I’m not going to go on an all-out rant about oppression and censorship and loss of liberty and all that because frankly that blows it all out of proportion, and because, at the end of the day, where we live is still a relatively free, equal and tolerant society. And this is the point. If it was one of those intolerant, oppressive and close-minded cultures ruled by an undemocratic government then there would be little point nagging about the closure of one tiny website because it would just be part and parcel of it. No, the issue is that in this outwardly self-promoting fair, democratic and lawful society where everyone has the right to their say or to fight their corner, certain corruption and hypocrisy takes over and the views of the few ignorant powerful override the beliefs of the masses and injustice – whether knowingly or not – takes precedence.
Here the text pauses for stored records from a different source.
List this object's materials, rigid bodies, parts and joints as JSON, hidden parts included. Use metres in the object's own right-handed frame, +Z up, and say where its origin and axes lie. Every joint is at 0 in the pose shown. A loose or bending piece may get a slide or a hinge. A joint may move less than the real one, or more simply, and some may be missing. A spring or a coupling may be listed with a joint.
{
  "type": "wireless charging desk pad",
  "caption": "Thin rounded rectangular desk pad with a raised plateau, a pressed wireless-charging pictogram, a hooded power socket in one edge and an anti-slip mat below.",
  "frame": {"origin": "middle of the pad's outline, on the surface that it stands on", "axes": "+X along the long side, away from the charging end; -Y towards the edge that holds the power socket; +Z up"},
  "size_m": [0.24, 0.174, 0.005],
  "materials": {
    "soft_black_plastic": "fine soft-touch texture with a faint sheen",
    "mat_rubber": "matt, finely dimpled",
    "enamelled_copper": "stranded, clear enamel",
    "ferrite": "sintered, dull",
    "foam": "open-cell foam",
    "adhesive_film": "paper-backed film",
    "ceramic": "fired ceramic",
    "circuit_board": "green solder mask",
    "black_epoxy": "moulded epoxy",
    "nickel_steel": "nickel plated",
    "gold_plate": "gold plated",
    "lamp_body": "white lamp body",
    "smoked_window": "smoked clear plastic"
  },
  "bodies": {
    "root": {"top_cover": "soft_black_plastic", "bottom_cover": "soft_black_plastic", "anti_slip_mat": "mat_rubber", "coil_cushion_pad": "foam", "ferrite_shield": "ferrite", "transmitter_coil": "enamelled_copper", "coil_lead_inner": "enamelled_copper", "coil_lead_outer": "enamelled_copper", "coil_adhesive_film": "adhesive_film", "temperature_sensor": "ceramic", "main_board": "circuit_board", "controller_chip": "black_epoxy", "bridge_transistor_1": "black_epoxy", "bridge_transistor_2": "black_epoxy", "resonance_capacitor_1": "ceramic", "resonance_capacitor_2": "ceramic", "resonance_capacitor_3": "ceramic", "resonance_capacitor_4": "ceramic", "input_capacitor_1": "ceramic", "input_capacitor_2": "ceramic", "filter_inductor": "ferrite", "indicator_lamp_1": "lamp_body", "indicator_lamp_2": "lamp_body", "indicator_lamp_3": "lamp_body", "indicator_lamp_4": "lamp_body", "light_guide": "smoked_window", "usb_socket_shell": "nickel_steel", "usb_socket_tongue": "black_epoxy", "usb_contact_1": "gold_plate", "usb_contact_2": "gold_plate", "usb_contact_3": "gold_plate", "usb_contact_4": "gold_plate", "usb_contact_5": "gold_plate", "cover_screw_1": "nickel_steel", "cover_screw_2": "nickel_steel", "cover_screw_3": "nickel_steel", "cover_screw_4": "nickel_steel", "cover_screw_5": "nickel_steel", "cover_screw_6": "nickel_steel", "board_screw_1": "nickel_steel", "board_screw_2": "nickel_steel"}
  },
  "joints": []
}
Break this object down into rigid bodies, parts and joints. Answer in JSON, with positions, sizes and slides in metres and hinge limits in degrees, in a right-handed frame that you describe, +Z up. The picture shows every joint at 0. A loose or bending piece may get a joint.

Royal Bank of Scotland logo

The Pirate Bay vs. RBS: which is more respected by its users? Which is more concerned with actually promoting its own fundamental ideals rather than making money? I wonder…
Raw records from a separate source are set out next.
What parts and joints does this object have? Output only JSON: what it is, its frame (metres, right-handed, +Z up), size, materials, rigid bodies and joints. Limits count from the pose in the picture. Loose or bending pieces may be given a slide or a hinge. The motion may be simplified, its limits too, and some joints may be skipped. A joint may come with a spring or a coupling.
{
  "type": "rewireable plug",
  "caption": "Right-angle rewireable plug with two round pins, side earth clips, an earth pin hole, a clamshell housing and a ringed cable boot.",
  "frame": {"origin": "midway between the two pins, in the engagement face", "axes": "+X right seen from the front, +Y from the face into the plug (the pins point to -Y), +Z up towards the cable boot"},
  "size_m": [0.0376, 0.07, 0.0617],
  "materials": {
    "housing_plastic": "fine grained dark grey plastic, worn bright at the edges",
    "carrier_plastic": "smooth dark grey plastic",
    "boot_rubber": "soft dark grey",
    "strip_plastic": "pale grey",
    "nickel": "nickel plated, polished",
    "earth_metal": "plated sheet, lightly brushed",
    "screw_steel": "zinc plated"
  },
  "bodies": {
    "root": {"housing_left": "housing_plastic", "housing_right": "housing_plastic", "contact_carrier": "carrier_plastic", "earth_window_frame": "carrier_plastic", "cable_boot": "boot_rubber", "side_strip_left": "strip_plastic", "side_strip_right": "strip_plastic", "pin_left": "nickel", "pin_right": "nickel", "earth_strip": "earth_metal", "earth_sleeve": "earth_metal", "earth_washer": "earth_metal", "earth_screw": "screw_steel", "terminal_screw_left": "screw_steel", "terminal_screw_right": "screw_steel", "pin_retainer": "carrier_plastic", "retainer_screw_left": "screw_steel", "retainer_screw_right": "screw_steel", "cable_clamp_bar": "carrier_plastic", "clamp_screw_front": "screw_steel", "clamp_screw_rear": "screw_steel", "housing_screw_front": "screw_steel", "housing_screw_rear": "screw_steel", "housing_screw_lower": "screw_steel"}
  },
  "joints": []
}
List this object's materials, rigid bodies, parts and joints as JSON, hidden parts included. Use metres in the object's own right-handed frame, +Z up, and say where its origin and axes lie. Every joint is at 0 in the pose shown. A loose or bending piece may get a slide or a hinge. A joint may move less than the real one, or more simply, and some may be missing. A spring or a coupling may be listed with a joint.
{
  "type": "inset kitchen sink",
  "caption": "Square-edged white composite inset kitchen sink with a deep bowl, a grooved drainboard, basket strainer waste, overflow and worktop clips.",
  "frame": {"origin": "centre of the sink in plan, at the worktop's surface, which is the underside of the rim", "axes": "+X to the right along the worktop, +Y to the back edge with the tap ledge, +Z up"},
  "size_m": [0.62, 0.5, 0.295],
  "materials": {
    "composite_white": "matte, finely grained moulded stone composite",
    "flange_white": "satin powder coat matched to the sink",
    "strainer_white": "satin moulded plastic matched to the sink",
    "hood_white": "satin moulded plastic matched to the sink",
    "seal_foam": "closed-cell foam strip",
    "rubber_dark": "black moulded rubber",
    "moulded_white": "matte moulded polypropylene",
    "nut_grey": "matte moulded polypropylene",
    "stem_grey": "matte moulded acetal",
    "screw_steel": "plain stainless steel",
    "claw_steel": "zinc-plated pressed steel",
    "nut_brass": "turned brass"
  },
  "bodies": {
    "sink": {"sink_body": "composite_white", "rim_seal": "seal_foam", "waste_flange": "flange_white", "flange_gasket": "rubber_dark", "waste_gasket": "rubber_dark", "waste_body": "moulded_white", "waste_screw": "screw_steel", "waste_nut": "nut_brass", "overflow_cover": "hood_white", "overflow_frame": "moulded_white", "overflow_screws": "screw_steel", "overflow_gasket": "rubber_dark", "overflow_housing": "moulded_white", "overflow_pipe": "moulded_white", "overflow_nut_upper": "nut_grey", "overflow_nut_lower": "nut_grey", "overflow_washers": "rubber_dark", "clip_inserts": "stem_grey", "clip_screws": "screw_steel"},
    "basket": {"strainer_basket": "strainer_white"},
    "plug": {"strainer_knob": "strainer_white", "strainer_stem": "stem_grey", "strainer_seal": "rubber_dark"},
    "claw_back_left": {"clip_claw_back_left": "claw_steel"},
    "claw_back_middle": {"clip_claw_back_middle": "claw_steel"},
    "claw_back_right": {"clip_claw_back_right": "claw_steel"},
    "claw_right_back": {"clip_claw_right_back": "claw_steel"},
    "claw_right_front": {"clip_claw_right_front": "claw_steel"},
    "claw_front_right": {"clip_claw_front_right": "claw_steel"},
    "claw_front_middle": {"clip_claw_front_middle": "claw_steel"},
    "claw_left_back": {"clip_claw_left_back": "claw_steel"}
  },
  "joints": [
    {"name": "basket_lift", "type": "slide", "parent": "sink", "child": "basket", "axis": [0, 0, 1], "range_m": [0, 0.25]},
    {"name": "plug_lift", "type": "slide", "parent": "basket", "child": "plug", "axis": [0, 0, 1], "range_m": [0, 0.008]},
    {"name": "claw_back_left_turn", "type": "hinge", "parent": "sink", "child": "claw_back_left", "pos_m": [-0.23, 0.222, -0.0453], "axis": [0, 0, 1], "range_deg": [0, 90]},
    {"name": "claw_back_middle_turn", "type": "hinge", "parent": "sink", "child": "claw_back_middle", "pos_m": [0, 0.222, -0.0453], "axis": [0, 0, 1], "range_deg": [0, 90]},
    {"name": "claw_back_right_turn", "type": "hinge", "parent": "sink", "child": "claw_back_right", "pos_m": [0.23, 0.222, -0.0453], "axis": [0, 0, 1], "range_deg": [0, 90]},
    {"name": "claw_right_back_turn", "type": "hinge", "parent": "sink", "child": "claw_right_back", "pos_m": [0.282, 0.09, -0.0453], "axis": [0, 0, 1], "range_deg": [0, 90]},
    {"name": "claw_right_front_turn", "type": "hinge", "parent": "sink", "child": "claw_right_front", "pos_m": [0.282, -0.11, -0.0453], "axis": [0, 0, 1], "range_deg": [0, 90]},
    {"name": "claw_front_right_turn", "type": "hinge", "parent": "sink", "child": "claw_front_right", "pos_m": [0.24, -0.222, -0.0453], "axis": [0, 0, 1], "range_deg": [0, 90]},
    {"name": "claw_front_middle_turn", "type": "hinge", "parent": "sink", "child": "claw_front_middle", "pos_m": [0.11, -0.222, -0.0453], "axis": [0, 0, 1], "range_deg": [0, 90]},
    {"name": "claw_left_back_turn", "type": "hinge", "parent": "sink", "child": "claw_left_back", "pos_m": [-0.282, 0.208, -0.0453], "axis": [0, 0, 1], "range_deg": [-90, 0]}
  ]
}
What really irritates me in this case is that there was no trial, no investigation, no real justification for the closure of the website. Indeed, it does beg the question where will it stop?  It seems the people making the judgements had insufficient evidence or knowledge to make it a fair one. I think the people on top miss the point that The Pirate Bay is, in fact, a place not only for the sharing of ‘illegal’ files but also for the promotion of truly free material, especially for music artists who have neither the money or persuasion over big profit-hunting corporations to promote their talent more widely. Here, there is no emphasis on money making, selling, buying, or any restrictive and frankly irritating ‘copyright’ issues. The emphasis is simply on sharing entirely for free with like-minded people a talent and a passion where the only gain is further promotion of and expanding that talent and passion. All, bare in mind, at the expense of a company willing to provide such a service for free. Where is the illegality in that? Apart from the fact that attempting to block a website like The Pirate Bay is like shovelling snow whilst there’s a blizzard, the more one person tries to stop something, the more the masses will resist. Yes, everyone has a right to be rewarded for what they do, but similarly, I don’t think a small group of people have the right to decide how people go about spending their money, and on what, and through what medium, if only because, at the end of the day, as we all know, most big corporations only care about the money. Once they’ve got that, the rest is largely irrelevant.
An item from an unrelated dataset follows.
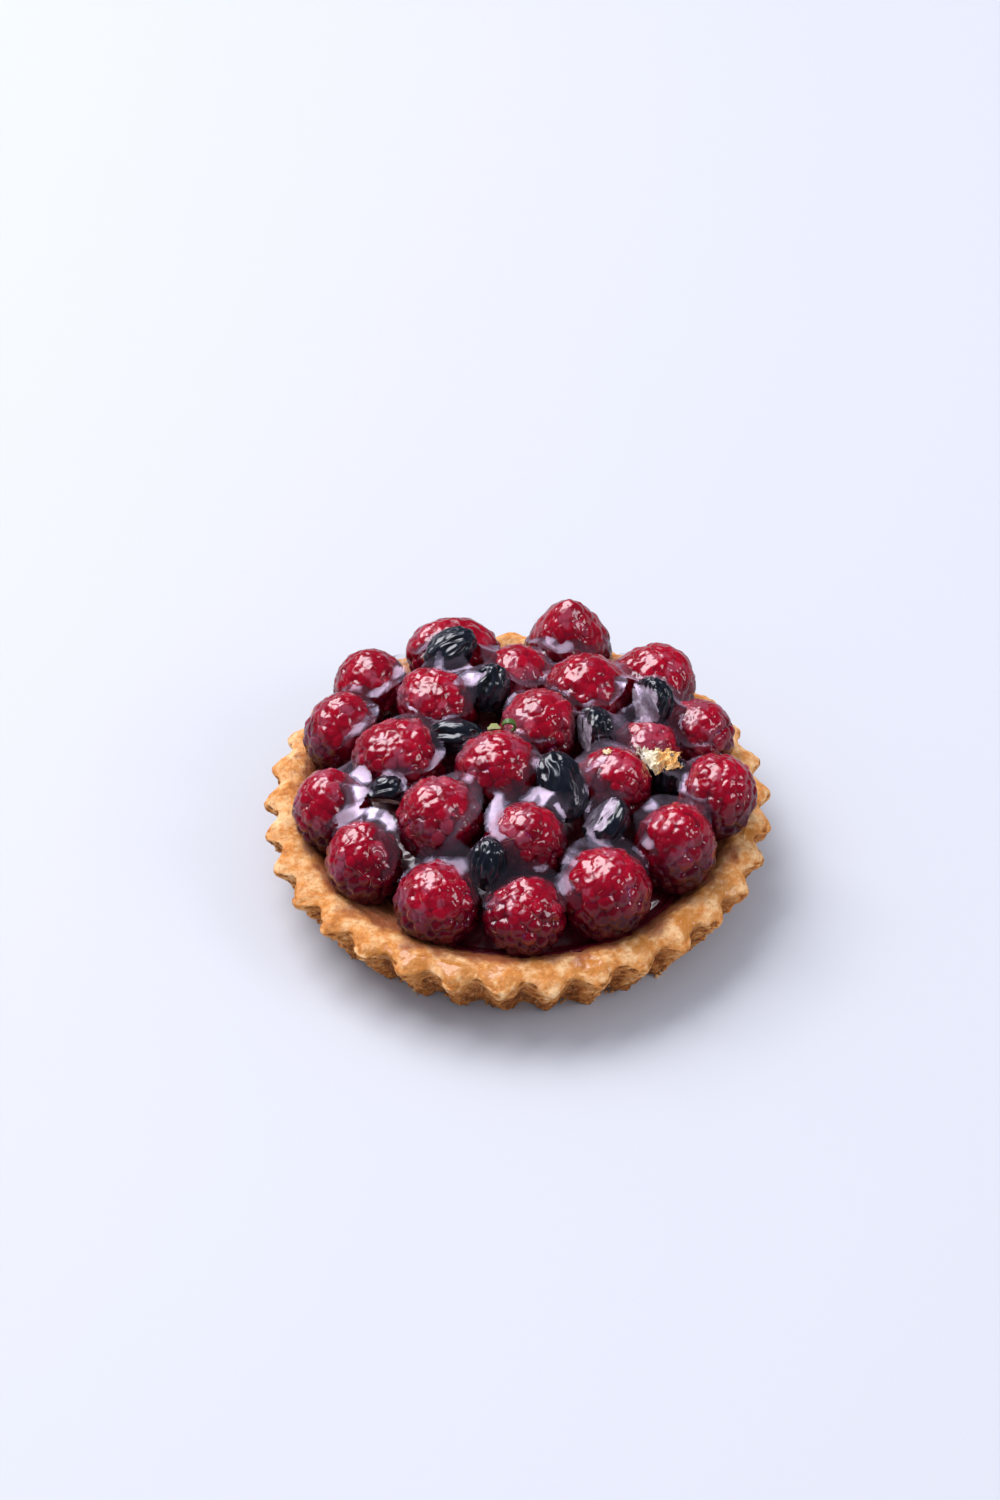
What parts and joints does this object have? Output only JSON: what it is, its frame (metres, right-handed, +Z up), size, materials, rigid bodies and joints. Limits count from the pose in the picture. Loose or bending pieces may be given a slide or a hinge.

Perhaps they might have realised that had they geared themselves towards providing what people actually want in the way they want and listening to the fair and humble voices of the many, then people would be more willing to give their money to them, but in fact the paranoia that results from people getting their services elsewhere means they are missing out on making more money, and that is it. Unfortunately this money issue is what governs much of the world, and what governs a lot of governments; we would be lost without it, of course, but it should not provide the backbone of our principles.

To avoid an utterly epic rant, I can conclude with my main point in just a few lines. If the people at the top are supposedly righteous, selfless and just and concerned with the welfare of others more than their own gain, whether that be financially or otherwise, then it is fair enough that they try to righteously, justly and fairly promote the ideology that others do the same. However, if those at the top are responsible for equally selfish acts concerned with their own gain, whether that be financially or otherwise, and without taking note of the judgement of others, then I do not believe they have the right to demand the exact opposite behaviour upon others.

After all how can a company that makes – relatively speaking – next to no money on the services it provides in the way it promises to do so continually and reliably; possibly compare to other companies or national corporations that make money off their own inadequately provided services, misleading promotions, stupid mistakes, immoral behaviour and exploitation of people, and who continue to be rewarded for the effects of these surely equally criminal acts?

The only comparison I can see is that they are blinded by their own clouding of their own moral judgement by other ‘more important’ matters – something, of course, they would outwardly deny. Something which places like The Pirate Bay, just by their very nature, cannot and do not deny.